Ultimately, Rockwell used Carl Hess, not James Edgerton, as his model in “Freedom of Speech.”

“He ran the garage in town,” said Freisatz. “Someone said that the reason he picked Carl was because he looked more like Abraham Lincoln.”

She concluded the tale, “My father ended up working on the new high school as a carpenter.”

In 1964, when Rockwell was 70, he painted “The Problem We All Live With” for Look magazine. A young African-American girl, in a crisp white dress, clasping school books, pencils, and a ruler, walks resolutely between two pairs of escorts — men whose heads aren’t visible; their arm bands say “Deputy U.S. Marshall.” Much of the huge canvas — the space between the small girl and her escorts — is a blank wall against which a tomato has been smashed.

“This is the only one Bob ever saw him working on,” says Freisatz of her husband. “After he married his third wife, Molly, who had been a teacher, he became very sensitive to prejudice.”

“Mary had been a teacher, too,” said Freisatz. “I just loved her.” She had died at age 51, much younger than Rockwell.

“From years of putting him first, she became psychologically not happy,” said Freisatz. “That’s why they moved to Stockbridge. She had been going back and forth for psychological treatment.  It became very wearing. She never did recover.”

Rockwell married a woman close to his age who had not been married before and who looked like him, “like they were cut from the same cloth,” said Freisatz.

As he worked on the school integration picture, Rockwell portrayed the girl’s face in different ways and asked the Freisatzes which they preferred. “I didn’t think she should be smiling,” says Freisatz. “She should be determined, maybe a little frightened.”

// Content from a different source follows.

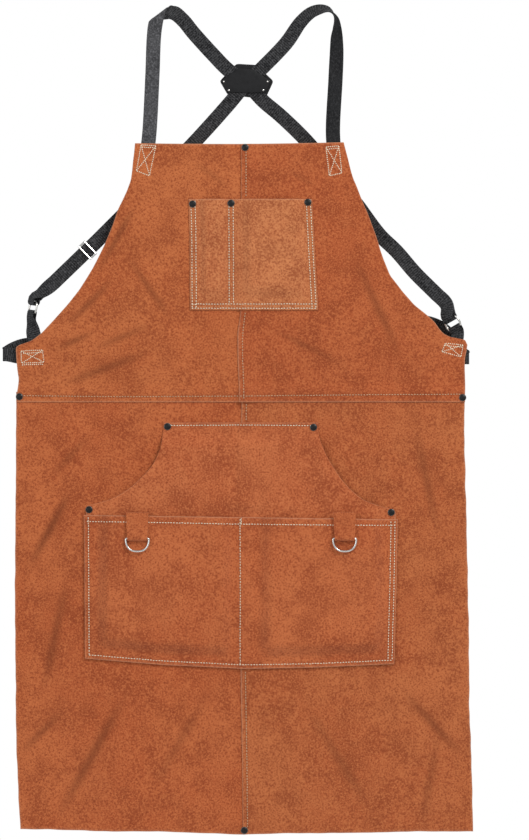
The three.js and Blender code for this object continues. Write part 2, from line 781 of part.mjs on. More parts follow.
addPart('shoulder_strap_right', shoulderStrap([
  knot(130, bibBack, bibTop - strapSewnLength, unitIn(0.99, -0.1)),
  knot(124, bibBack, bibTop - 12, unitIn(0.99, -0.1)),
  knot(121.8, 3.5, -165, unitIn(1, -0.02)),
  knot(125.2, 5.5, -95, unitIn(1, 0.03)),
  knot(126.8, 7.5, -58, vec(0.951, -0.309, -0.02)),
  knot(126.9, 9, -38, vec(0.819, -0.574, -0.01)),
  knot(127.2, 10.5, -26, vec(0.574, -0.819, 0)),
  knot(126.2, 12.5, -15.5, vec(0.332, -0.94, 0.086)),
  knot(121.5, 15.5, -6.3, vec(-0.027, -0.999, -0.023)),
  knot(112, 19.5, -0.8, vec(-0.225, -0.766, -0.579)),
  knot(103.2, 22, -0.6, vec(0.093, -0.629, -0.761)),
  knot(92.3, 24.5, -4.8, vec(0.433, -0.5, -0.736)),
  knot(79.1, 27.5, -16.9, vec(0.686, -0.342, -0.639)),
  knot(60.5, frontPass - 1.5, -43.5, unitIn(0.76, -0.65)),
  knot(30.5, frontPass, -75, unitIn(0.74, -0.67)),
  knot(patchMiddle.x, frontPass, patchMiddle.z - 1, unitIn(0.7, -0.72)),
  knot(-17, frontPass - 0.3, -126, unitIn(0.7, -0.71)),
  knot(-59, frontPass - 4, -173, unitIn(0.7, -0.71)),
  knot(-115, 24, -231, unitIn(0.7, -0.71)),
], waistSides.left), blackWebbing);

// ---- waist tabs ----

const cornerHeight = waist + 58; // where the waist webbing is sewn behind the bib's corners
const cornerTop = waist + 78; // the leather's edge above it

function waistTab(side) {
  const flatY = bibBack + strapPitch / 2;
  const across = vec(-side.sign, 0, 0);
  const leaf = (z) => ({ point: vec(side.tabFoot, flatY, z), across, spread: strapPitch / 2 });
  const free = vec(side.tabFoot, flatY, cornerTop);
  const nearBar = side.bar.clone().addScaledVector(side.pull, straightAtWire);
  const reach = free.distanceTo(nearBar);
  const bend = new THREE.CubicBezierCurve3(
    free, free.clone().add(vec(0, 0, reach / 3)), nearBar.clone().addScaledVector(side.pull, reach / 3), nearBar,
  );
  const stations = [leaf(cornerHeight - webbingWidth / 2), leaf(cornerHeight + webbingWidth / 2)];
  const steps = 8;
  for (let i = 0; i < steps; i += 1) {
    const share = i / steps;
    const along = bend.getTangent(share);
    const turned = across.clone().lerp(side.barAcross, smoothStep(share)).normalize();
    turned.addScaledVector(along, -turned.dot(along)).normalize();
    const away = reach * (1 - share) + straightAtWire;
    stations.push({ point: bend.getPoint(share), across: turned, spread: splay(away, tabTurnAtRing) });
  }
  for (const point of [nearBar, side.bar]) {
    stations.push({ point, across: side.barAcross, spread: tabTurnAtRing });
  }
  return strip(roundTheBar(stations, 1), webbingWidth, webbingThickness);
}

for (const [name, side] of Object.entries(waistSides)) {
  addPart(`waist_tab_${name}`, waistTab(side), blackWebbing);
}

// ---- waist belt and buckle ----

const buckle = vec(0, beltSetBack, -beltHeight);
const halfThick = buckleThickness / 2;
const halfHigh = buckleHeight / 2;
const barRadius = 1.3;
const barTurn = barRadius + layGap + webbingThickness / 2;
const slotLength = webbingThickness + 3 * layGap;
const socketLength = 28;
const socketDepth = 22;
const plugLength = 6;
const armInner = webbingWidth / 2 + 0.5;

// The eye that a belt loops through, on the end of a buckle half: two cheeks and a round bar.
function beltEye(x, sign) {
  const end = slotLength + 2 * barRadius;
  const near = Math.min(x - sign * 0.5, x + sign * end);
  const far = Math.max(x - sign * 0.5, x + sign * end);
  const bar = new THREE.CylinderGeometry(barRadius, barRadius, 2 * armInner + 1, 8);
  bar.rotateX(Math.PI / 2);
  bar.translate(x + sign * (slotLength + barRadius), 0, 0);
  return [
    block(vec(near, -2.4, armInner), vec(far, 2.4, halfHigh)),
    block(vec(near, -2.4, -halfHigh), vec(far, 2.4, -armInner)),
    bar,
  ];
}

const socketMouth = 2;
const socketEnd = socketMouth - socketLength;
const plugStart = socketMouth + 1;
const plugEnd = plugStart + plugLength;
const cavityHalf = halfHigh - buckleWall - 0.5;
const cavityThick = halfThick - buckleWall;
const windowLow = socketMouth - 18.5;
const windowHigh = socketMouth - 10.3;

function buckleSocket() {
  const body = block(vec(socketEnd, -halfThick, -halfHigh), vec(socketMouth, halfThick, halfHigh));
  const cavity = block(
    vec(socketMouth - socketDepth, -cavityThick, -cavityHalf), vec(socketMouth + 1, cavityThick, cavityHalf),
  );
  const windows = block(
    vec(windowLow, -cavityThick, -halfHigh - 1), vec(windowHigh, cavityThick, halfHigh + 1),
  );
  return cut(join([body, ...beltEye(socketEnd, -1)]), [cavity, windows]);
}

const armHalfThick = cavityThick - layGap;
const tongueHalf = 2.3;

function bucklePlug() {
  const base = block(vec(plugStart, -halfThick, -halfHigh), vec(plugEnd, halfThick, halfHigh));
  const tongue = block(vec(plugStart - 11, -armHalfThick, -tongueHalf), vec(plugStart + 1, armHalfThick, tongueHalf));
  return join([base, tongue, ...beltEye(plugEnd, 1)]);
}

// One springy arm with the barb that sits in the socket's window.
function latchArm(sign) {
  const root = plugStart - layGap - 0.1;
  const barb = windowHigh - 0.5;
  const outline = [
    [root, 5], [root, 7.4], [barb, cavityHalf - 1.1], [barb, halfHigh - 0.5], [barb - 2.2, halfHigh - 0.3],
    [barb - 7, cavityHalf - 1], [barb - 9, cavityHalf - 4], [barb - 9, 5],
  ];
  const shape = new THREE.Shape(outline.map(([x, z]) => new THREE.Vector2(x, sign * z)));
  const arm = new THREE.ExtrudeGeometry(shape, { depth: 2 * armHalfThick, bevelEnabled: false });
  arm.rotateX(Math.PI / 2);
  arm.translate(0, armHalfThick, 0);
  return arm;
}

const buckleParts = {
  buckle_socket: buckleSocket(),
  buckle_plug: bucklePlug(),
  buckle_latch_upper: latchArm(1),
  buckle_latch_lower: latchArm(-1),
};
for (const [name, geometry] of Object.entries(buckleParts)) {
  addPart(name, geometry, blackPlastic).position.copy(buckle);
}

// A belt comes from under the waist stitching, folds back at the leather's edge and runs behind the
// bib to the buckle, where its end loops round the bar.
function waistBelt(sign, foldOut, knots, barX) {
  const doubledLength = 22;
  const foldRadius = 3;
  const upright = vec(0, 0, -sign);
  const sewnY = bibBack + 2 * strapPitch;
  const foldX = sign * (skirtHalf + foldOut);
  const sewn = { point: vec(sign * (skirtHalf - 46), sewnY, cornerHeight), across: upright };
  const fold = [];
  const steps = 6;
  for (let i = 0; i < steps; i += 1) {
    const angle = (Math.PI * i) / steps;
    const out = vec(sign * foldRadius * Math.sin(angle), foldRadius * (1 - Math.cos(angle)), 0);
    fold.push({ point: vec(foldX, sewnY, cornerHeight).add(out), across: upright });
  }
  const bar = buckle.clone().add(vec(barX, 0, 0));
  const layer = (away, spread) => (
    { point: bar.clone().add(vec(sign * away, 0, 0)), across: upright, spread }
  );
  const looped = roundTheBar([
    layer(doubledLength, strapPitch / 2), layer(doubledLength / 3, strapPitch / 2),
    layer(straightAtWire, barTurn), layer(0, barTurn),
  ], sign);
  const run = smoothStations([
    { point: vec(foldX, sewnY + 2 * foldRadius, cornerHeight), across: upright }, ...knots, looped[0],
  ], 36);
  return strip([sewn, ...fold, ...run.slice(0, -1), ...looped], webbingWidth, webbingThickness);
}

addPart('waist_belt_left', waistBelt(-1, 12.5, [
  knot(-270, 11.8, -460, vec(0, 0, 1)),
  knot(-180, beltSetBack, -452, vec(0, 0, 1)),
  knot(-90, beltSetBack, -443, vec(0, 0, 1)),
], socketEnd - slotLength - barRadius), blackWebbing);
addPart('waist_belt_right', waistBelt(1, -1, [
  knot(293, 17, -454, unitIn(0.25, -0.97)),
  knot(281, 24, -438, unitIn(0.5, -0.86)),
  knot(264, 26.5, -423, unitIn(0.4, -0.92)),
  knot(240, 26, -415.5, unitIn(0.1, -1)),
  knot(190, 20, -417, unitIn(-0.06, -1)),
  knot(100, 13, -432, unitIn(-0.1, -1)),
], plugEnd + slotLength + barRadius), blackWebbing);

export default group;
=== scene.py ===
import math

import bpy
import numpy as np
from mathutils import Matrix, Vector, noise


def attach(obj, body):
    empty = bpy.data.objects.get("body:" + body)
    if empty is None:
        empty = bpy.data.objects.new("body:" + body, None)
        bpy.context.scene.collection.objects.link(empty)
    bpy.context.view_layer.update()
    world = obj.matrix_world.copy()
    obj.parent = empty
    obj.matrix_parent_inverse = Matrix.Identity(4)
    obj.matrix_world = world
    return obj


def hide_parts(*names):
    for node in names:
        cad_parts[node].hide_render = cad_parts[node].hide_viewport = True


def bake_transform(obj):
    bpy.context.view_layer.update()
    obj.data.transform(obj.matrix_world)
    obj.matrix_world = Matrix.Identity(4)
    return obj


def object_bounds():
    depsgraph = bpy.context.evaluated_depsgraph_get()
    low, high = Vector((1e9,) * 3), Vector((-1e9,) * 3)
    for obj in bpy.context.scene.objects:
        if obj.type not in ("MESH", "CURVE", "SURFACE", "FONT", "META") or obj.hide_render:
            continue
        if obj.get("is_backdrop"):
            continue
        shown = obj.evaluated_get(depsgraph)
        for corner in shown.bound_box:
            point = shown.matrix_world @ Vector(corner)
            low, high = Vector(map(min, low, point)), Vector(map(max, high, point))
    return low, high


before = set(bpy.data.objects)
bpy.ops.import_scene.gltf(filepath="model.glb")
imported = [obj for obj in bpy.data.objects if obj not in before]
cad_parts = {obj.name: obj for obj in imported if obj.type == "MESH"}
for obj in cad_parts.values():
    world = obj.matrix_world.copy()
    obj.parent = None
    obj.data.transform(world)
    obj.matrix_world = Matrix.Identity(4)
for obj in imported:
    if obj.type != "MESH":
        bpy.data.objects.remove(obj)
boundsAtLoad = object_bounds()

scene = bpy.context.scene
mm = 0.001

# shared sizes, in millimetres like every shape below
layers = {"leather": 1.6, "gap": 0.3, "webbing": 1.4, "webWidth": 19.0}
pitch = layers["leather"] + layers["gap"]
webPitch = layers["webbing"] + layers["gap"]
levels = {"bibTop": -179.5, "waist": -520.5, "hem": -1090.5, "lapFlat": 14.0, "lapRamp": 8.0}


def clip01(value):
    return np.clip(value, 0.0, 1.0)


def ease(value):
    v = clip01(value)
    return v * v * (3 - 2 * v)


def along(table, z):
    # x of an edge at height z, from (x, z) points listed from the top down
    xs = np.array([p[0] for p in table])[::-1]
    zs = np.array([p[1] for p in table])[::-1]
    return np.interp(z, zs, xs)


def unit(x, y, z):
    v = np.array([x, y, z], float)
    return v / np.linalg.norm(v)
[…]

Freisatz also had a story about the smashed tomato. “Molly had worked hard on her tomatoes,” she said; most of her gardening had been flowers and she was proud of her ripe, plump tomatoes.

“He threw the tomatoes on the fence so he could paint it realistically,” Freisatz said. “She was very angry.”

Freisatz concluded of the painting, “It was quite a change from the cutesy, folksy stuff or the war.”